A las tragedias globales que vive hoy la humanidad (guerras, devastación de la naturaleza, cambio climático, desenfrenada carrera armmentista, hambrunas) se suma, algo menos visible, la de la muerte de periodistas.
No es nuevo, pero no por eso menos impactante, que profesionales de la palabra y la imagen caigan en combates que no provocaron y en los que sólo intervienehn en ellos como testigos.
En México ya van por once (hasta el momento de escribir estas líneas) los asesinados por su misión de informar. Chile, con Francisca Sandoval, y el territorio palestino ocupado por Israel, con Sheerin Abu Aqla, se incorporan a la macabra relación de escenarios donde los reporteros se juegan -y pierden- la vida.
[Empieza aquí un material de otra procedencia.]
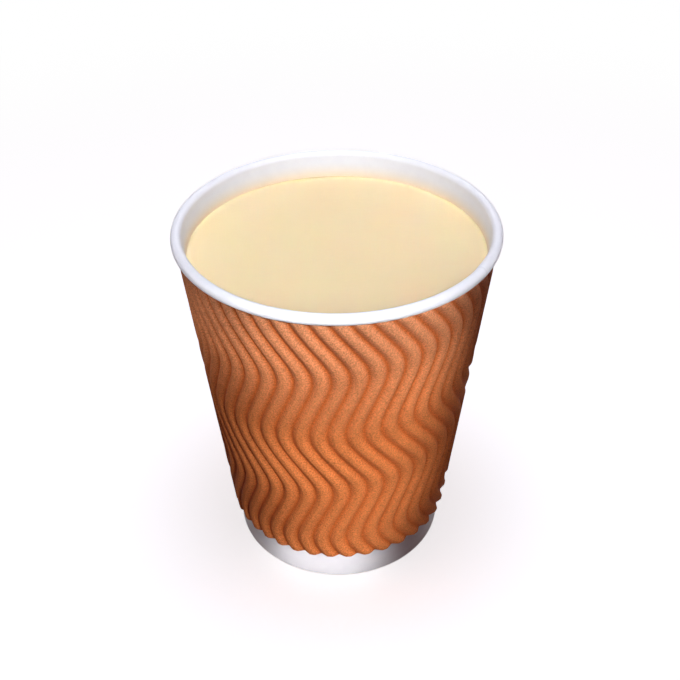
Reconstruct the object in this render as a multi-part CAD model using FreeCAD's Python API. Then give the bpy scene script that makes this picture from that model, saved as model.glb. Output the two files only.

En la nación que evocamos con la expresión juarista “el respeto al derecho ajeno es la paz” por primera se juzgan y condenan a 21 de los involucrados en semejantes acciones, aunque la acción no baste para frenar los atentados perpetrados por bandas delicuenciales asociadas al narcotráfico.
A diferencia de esos hechos, los acaecidos en los últimos días fuera de esa nación fueron provocados por fuerzas militares, carabineros y soldados, respectivamente, cuya carácter represivo se agudiza no obstante críticas y condenas, como la que acaba de pronunciar Naciones Unidas en el caso de la reportera al servicio de Al Jazeera.
Visibilizar y condenar esos hechos es un mandato de todos los que hacemos de la lucha por la verdad un compromiso permanente a favor de la vida.